The med student turned his head toward him and said, "Activated charcoal. It absorbs the poison in the stomach so it isn't metabolized. Most people get it in tablets."
"I'm not most people," I said, standing back up and retreating again. I squeezed through the crowd and headed over to the small, white mini-building that acted as the store's pharmacy. I looked around for people in white coats, but the room was empty. I turned back around and saw that pharmacists were all in the midst of the crowd, standing out like grains of salt in a pile of pepper.

"I need Diazepam," I said from just outside the pharmacy window, loud enough for the pharmacists to hear me. "Or Valium."

The outer ring of the crowd turned toward me, pharmacists included. The oldest of them, a man with graying hair, walk-jogged over to me.
"You need what?" he asked.
"Diazepam," I repeated.
"For her?"
No, I just remembered I had a prescription to fill and thought this would be a cool time to fill it. "Yes, for her!"
He looked around, nervous and distraught. "I can't issue meds without a doctor's authorization--"
"This is an emergency!" I interrupted.
"Even still. Only a doctor can know what she needs."

I sighed, then turned around and slid the pharmacy window open a bit wider and jumped onto the counter and dropped into the pharmacy.
"Hey!" the guy said. What was he going to do?
I looked at the shelves, hundreds of white bottles perched at the edges of each shelf. I tried to make some kind of sense out of the ordering of the medications, incorrectly assuming it would all be alphabetical, and after about seventy seconds stumbled upon the Diazepam. I grabbed the whole bottle and hopped back over the counter and pushed past the protesting pharmacist, through the crowd, and back to Amy and the men keeping her down.

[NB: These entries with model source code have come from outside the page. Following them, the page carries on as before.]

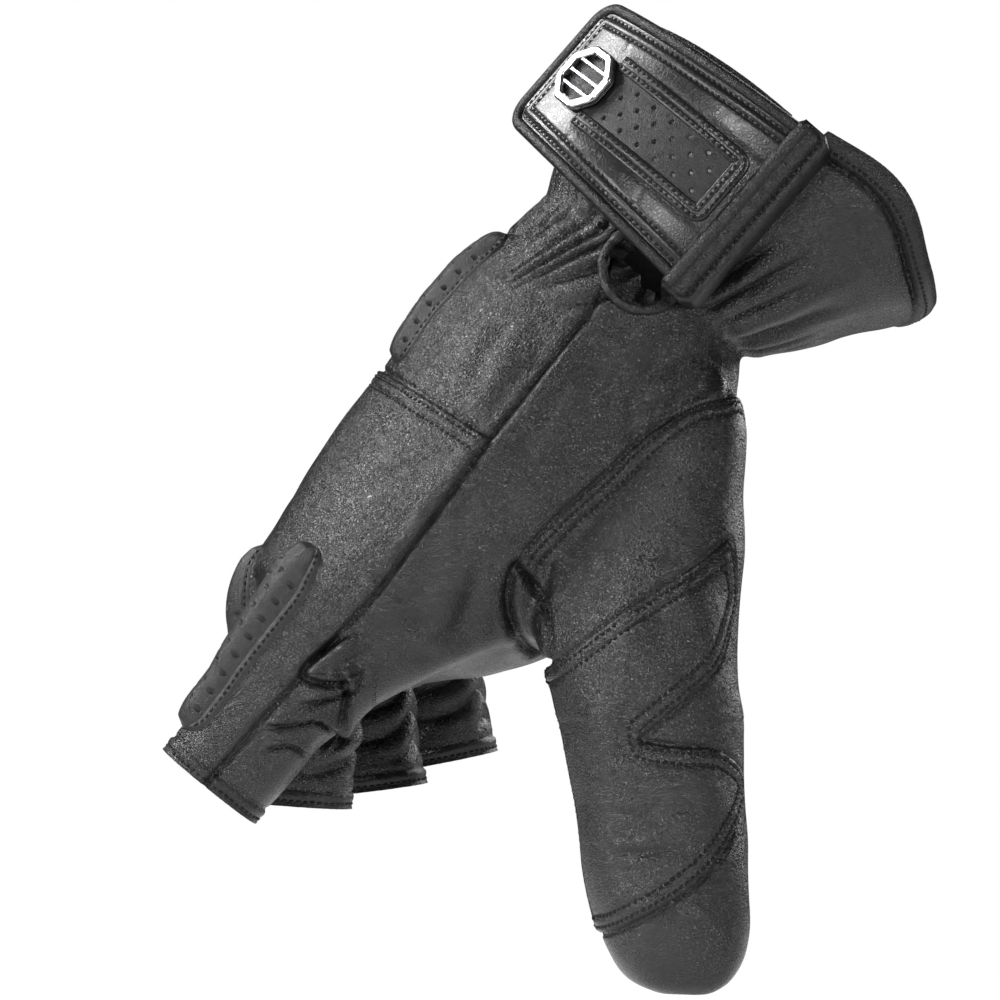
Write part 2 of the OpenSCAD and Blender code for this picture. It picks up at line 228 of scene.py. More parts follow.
def thick_sheet(name, outer, inner, wrap=False):
    """Closed solid between two grids of the same size."""
    rows, cols = outer.shape[:2]
    n = rows * cols
    verts = np.concatenate([outer.reshape(-1, 3), inner.reshape(-1, 3)])
    faces = grid_faces(rows, cols, wrap) + grid_faces(rows, cols, wrap, n, True)
    for a, flip in ((0, False), ((rows - 1) * cols, True)):
        for j in range(cols if wrap else cols - 1):
            k = (j + 1) % cols
            q = [a + k, a + j, n + a + j, n + a + k]
            faces.append(q[::-1] if flip else q)
    if not wrap:
        for b, flip in ((0, True), (cols - 1, False)):
            for i in range(rows - 1):
                q = [i * cols + b, n + i * cols + b, n + (i + 1) * cols + b, (i + 1) * cols + b]
                faces.append(q if flip else q[::-1])
    return new_object(name, verts, faces)


def relax(verts, edges, steps, amount=0.5, keep_size=False):
    """Moves each vertex towards the middle of its neighbours, optionally without shrinking."""
    if verts.ndim == 1:
        return relax(verts[:, None], edges, steps, amount, keep_size)[:, 0]
    n = len(verts)
    a, b = edges[:, 0], edges[:, 1]
    degree = np.bincount(a, minlength=n) + np.bincount(b, minlength=n)
    degree = np.maximum(degree, 1)[:, None]

    def mean_of_neighbours(v):
        return np.stack([np.bincount(a, c[b], n) + np.bincount(b, c[a], n) for c in v.T], 1) / degree

    for _ in range(steps):
        verts = verts + amount * (mean_of_neighbours(verts) - verts)
        if keep_size:
            verts = verts - amount * SWELL * (mean_of_neighbours(verts) - verts)
    return verts


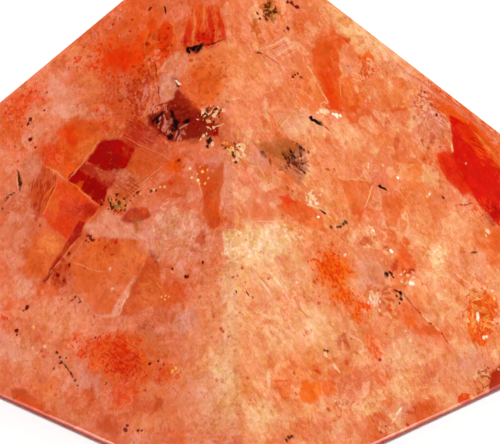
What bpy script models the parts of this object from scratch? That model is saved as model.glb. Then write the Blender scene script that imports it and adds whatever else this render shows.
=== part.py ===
# Sunstone pyramid: one solid piece of feldspar, cut as a square pyramid and polished.
# Metres, +Z up. The base lies on z = 0 with the middle of its square at the origin.
# Its sides run along X and Y.
import math

import bpy
import bmesh
from mathutils import Matrix, Vector

# Driving dimensions
BASE_SIDE = 0.0500
HEIGHT = 0.03025
# The stone was cut by hand, and its tip stands a little off the middle of the base
TIP_SHIFT = Vector((-0.00097, -0.00097, 0.0))
# Polishing rounded the four slanting ridges more than the edges around the base
RIDGE_RADIUS = 0.00055
BASE_EDGE_RADIUS = 0.00030
EDGE_SEGMENTS = 5

# Finish of the polished stone
STONE_COLOUR = (0.83, 0.28, 0.14, 1.0)
STONE_ROUGHNESS = 0.16
STONE_IOR = 1.54


def empty_scene():
    for thing in list(bpy.data.objects):
        bpy.data.objects.remove(thing, do_unlink=True)


def stone_material():
    material = bpy.data.materials.new("polished_sunstone")
    material.use_nodes = True
    shader = material.node_tree.nodes["Principled BSDF"]
    shader.inputs["Base Color"].default_value = STONE_COLOUR
    shader.inputs["Roughness"].default_value = STONE_ROUGHNESS
    shader.inputs["Metallic"].default_value = 0.0
    shader.inputs["IOR"].default_value = STONE_IOR
    return material


def setback(radius, angle_between_faces):
    # How far from a sharp edge a rounding of this radius starts, measured along either face
    return radius / math.tan(angle_between_faces / 2)


def face_slope():
    # Angle between the base and a side face of the evenly cut pyramid
    return math.atan2(HEIGHT, BASE_SIDE / 2)


def ridge_angle():
    # Angle inside the stone between two neighbouring side faces
    return math.acos(-math.cos(face_slope()) ** 2)


def sharp_pyramid(name):
    # A cone with four sides, turned until its base runs along X and Y
    mesh = bpy.data.meshes.new(name)
    shape = bmesh.new()
    bmesh.ops.create_cone(
        shape,
        cap_ends=True,
        segments=4,
        radius1=BASE_SIDE / math.sqrt(2),
        radius2=0.0,
        depth=HEIGHT,
        matrix=Matrix.Translation((0.0, 0.0, HEIGHT / 2)) @ Matrix.Rotation(math.radians(45), 4, "Z"),
    )
    bmesh.ops.remove_doubles(shape, verts=shape.verts, dist=0.00001)
    tip = max(shape.verts, key=lambda vertex: vertex.co.z)
    tip.co += TIP_SHIFT

    base_setback = setback(BASE_EDGE_RADIUS, face_slope())
    ridge_setback = setback(RIDGE_RADIUS, ridge_angle())
    widest = max(base_setback, ridge_setback)
    weights = shape.edges.layers.float.new("bevel_weight_edge")
    for edge in shape.edges:
        is_ridge = tip in edge.verts
        edge[weights] = (ridge_setback if is_ridge else base_setback) / widest
    bmesh.ops.recalc_face_normals(shape, faces=shape.faces)
    shape.to_mesh(mesh)
    shape.free()
    return mesh, widest


def build_pyramid(collection):
    mesh, widest_setback = sharp_pyramid("pyramid")
    mesh.materials.append(stone_material())
    stone = bpy.data.objects.new("pyramid", mesh)
    collection.objects.link(stone)
    rounding = stone.modifiers.new("polished_edges", "BEVEL")
    rounding.limit_method = "WEIGHT"
    rounding.offset_type = "OFFSET"
    rounding.width = widest_setback
    rounding.segments = EDGE_SEGMENTS
    rounding.profile = 0.5
    mesh.shade_smooth()
    mesh.set_sharp_from_angle(angle=math.radians(30))
    return stone


def main():
    empty_scene()
    collection = bpy.data.collections.new("sunstone_pyramid")
    bpy.context.scene.collection.children.link(collection)
    build_pyramid(collection)


main()
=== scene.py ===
import functools
import math
import random

import bpy
import numpy as np
from mathutils import Matrix, Vector


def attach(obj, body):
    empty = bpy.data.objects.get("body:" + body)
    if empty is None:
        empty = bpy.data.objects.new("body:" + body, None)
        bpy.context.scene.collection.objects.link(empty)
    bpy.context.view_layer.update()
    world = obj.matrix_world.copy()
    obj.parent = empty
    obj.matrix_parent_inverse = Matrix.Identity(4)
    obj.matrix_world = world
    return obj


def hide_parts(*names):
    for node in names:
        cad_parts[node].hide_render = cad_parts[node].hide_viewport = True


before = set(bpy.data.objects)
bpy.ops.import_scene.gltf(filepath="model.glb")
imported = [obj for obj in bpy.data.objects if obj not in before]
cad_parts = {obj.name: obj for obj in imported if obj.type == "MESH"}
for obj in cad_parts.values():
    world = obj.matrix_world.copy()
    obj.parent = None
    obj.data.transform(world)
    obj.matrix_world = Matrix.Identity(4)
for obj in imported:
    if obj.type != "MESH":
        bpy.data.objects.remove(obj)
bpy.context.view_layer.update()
print("frame loaded:", ", ".join(sorted(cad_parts)))

mm = 0.001

# The stone as cut, before its edges were polished round (millimetres, as in the frame)
stone = {
    "baseSide": 50.0,
    "height": 30.25,
    "tipShift": (-0.97, -0.97),
    "ridgeRadius": 0.55,
    "baseEdgeRadius": 0.30,
    "edgeSegments": 5,
    "smoothAngle": 30,
}

# Camera: the near ridge points almost straight at it (degrees, millimetres and pixels)
view = {
    "azimuth": 44.168,
    "elevation": 23.409,
    "distance": 400.0,
    "targetHeight": 12.0,
    "aimRight": 0.816,
    "aimUp": -5.489,
    "roll": 0.378,
    "pictureWidth": 500,
    "pictureHeight": 444,
    "focalPixels": 5409.3,
    "sensorWidth": 36.0,
    "nearest": 10.0,
    "farthest": 20000.0,
}


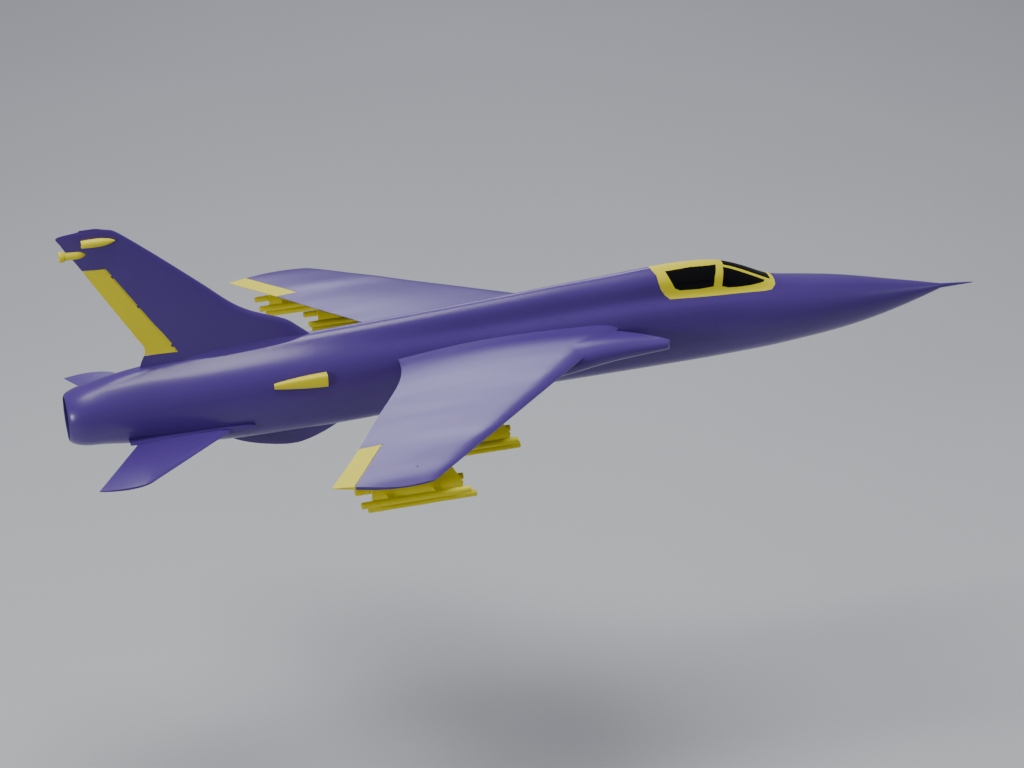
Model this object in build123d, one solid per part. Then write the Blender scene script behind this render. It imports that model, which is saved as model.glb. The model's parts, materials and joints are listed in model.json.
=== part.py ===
from build123d import *
import os
from math import cos, hypot, pi, radians, sin, tan

# A radio-controlled ducted-fan jet. Outlines are written in full-size metres, as on a scale
# three-view drawing: station (forward from the exhaust plane), butt (to port) and waterline
# (up from the exhaust axis). Fittings are written in model millimetres.
# The model frame has +X forward, +Y to port, +Z up, and its origin at the mouth of the
# stand socket in the belly.

SCALE = 14.0
SOCKET_STATION = 9.87
SOCKET_WATERLINE = -0.615

SKIN = 1.8
SEAM = 0.3
RUNNING = 0.05


def mm(metres):
    """Full-size metres to model millimetres."""
    return metres * 1000 / SCALE


def spot(station, butt, waterline):
    """A point of the three-view drawing, in the model frame."""
    return Vector(mm(station - SOCKET_STATION), mm(butt), mm(waterline - SOCKET_WATERLINE))


def line_through(points):
    """A smooth curve through hand-placed points, which never overshoots them."""
    xs = [p[0] for p in points]
    ys = [p[1] for p in points]
    steps = [b - a for a, b in zip(xs, xs[1:])]
    slopes = [(b - a) / h for a, b, h in zip(ys, ys[1:], steps)]
    tangents = [slopes[0]]
    for before, after in zip(slopes, slopes[1:]):
        same_way = before * after > 0
        tangents.append(2 * before * after / (before + after) if same_way else 0.0)
    tangents.append(slopes[-1])

    def value(x):
        x = min(max(x, xs[0]), xs[-1])
        i = max(k for k in range(len(steps)) if xs[k] <= x)
        h = steps[i]
        u = (x - xs[i]) / h
        start = (1 + 2 * u) * (1 - u) ** 2 * ys[i] + u * (1 - u) ** 2 * h * tangents[i]
        end = u * u * (3 - 2 * u) * ys[i + 1] + u * u * (u - 1) * h * tangents[i + 1]
        return start + end

    return value


# ---------------------------------------------------------------- small shape helpers
def rod(start, end, radius):
    """A round bar between two points."""
    along = end - start
    return Solid.make_cylinder(radius, along.length, Plane(origin=start, z_dir=along))


def cone(start, end, radius_start, radius_end):
    """A tapered bar between two points."""
    along = end - start
    return Solid.make_cone(
        radius_start, radius_end, along.length, Plane(origin=start, z_dir=along)
    )


def tube(start, end, outer, inner):
    """A round tube between two points."""
    return rod(start, end, outer) - rod(start, end, inner)


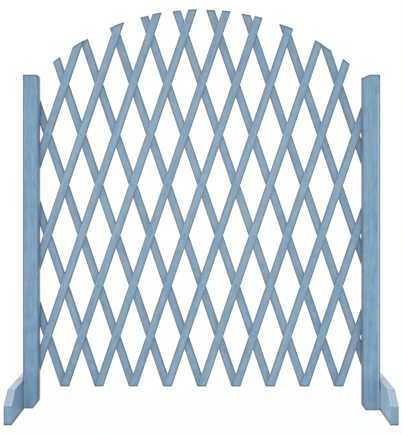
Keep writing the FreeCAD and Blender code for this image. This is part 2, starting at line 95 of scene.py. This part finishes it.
# How much grain the streaks hold, how much streak the paint shows, and where it turns from dark
# to light and from blue to grey
GRAIN_SHARE = 0.6
STREAK_SHARE = 0.7
SHOWN_STEPS = (0.34, 0.66)
GREYED_STEPS = (0.40, 0.62)
GREYED_SHARE = 0.48
POST_GREYED_SHARE = 0.30

# Tones, from 0 for dark to 1 for light paint: each slat has its own between two limits, and the
# back layer is darker with painted shade; the edge strips' light tone is painted light
MEAN_TONE = 0.5
FOOT_TONE = 0.80
STRIP_LIT_TONE = 1.0
RISING_TONES = (0.40, 0.66)
FALLING_SHADED_TONES = (0.24, 0.50)
RISING_SEED = 0
FALLING_SEED = 40

# Gloss and unevenness of the paint
PAINT_IOR = 1.48
FULL_GLOSS = 0.5
FOOT_GLOSS = 0.12
PAINT_BUMP = 0.20
PAINT_RELIEF = 0.0006
SATIN_ROUGHNESS = (0.38, 0.52)

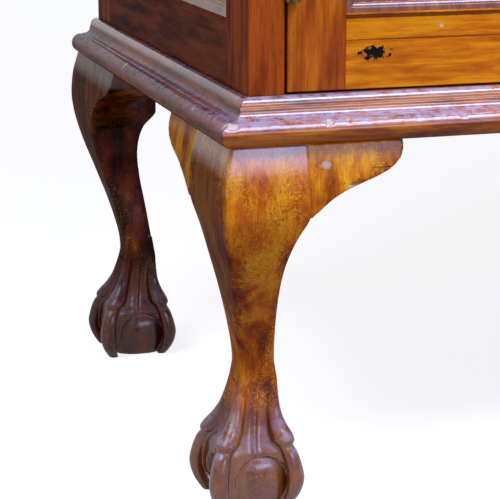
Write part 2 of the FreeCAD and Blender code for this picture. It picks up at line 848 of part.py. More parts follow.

I held the bottle out to the med student, the label facing him, and said, "How much?"
He squinted to read the label, looked at Amy, then back at me. "What are you?" he asked.
"Unique," I said. "How many pills?"

8 comments:

Anonymous said...

Veddy Interestink.

Anonymous said...

UUUUUnique.

Anonymous said...

. Her muscles twitched rhythmically and he eyes darted in all directions.


-Kin

Ninja typo.

Anonymous said...

You guys like your points, huh?

Anonymous said...

Gotta catch'em all...

Anonymous said...

Even though it's a post later, too, I'd also add to my previous ppost that,

(A) Her muscles twitched rhythmically *as* her eyes darted in all directions. Unless she was alternatively doing that and all.

(B) Would you really describe spasms as "rhythmic"


(C) :-) Yay for criticizing one who actually does *some*thing [well]...

Anonymous said...

Spams are rhythmic in that situation. They come and go every few seconds rather steadily.

Anonymous said...

Oh really, I always thought they were randomized.

Hmm.

Live and learn. Thanks! [There's actually some quality knowledge in this!]

Actually on another note this would be great ported to a video game! It's the perfect combination of a beautiful story plot, fast action, and a wide variety of situation.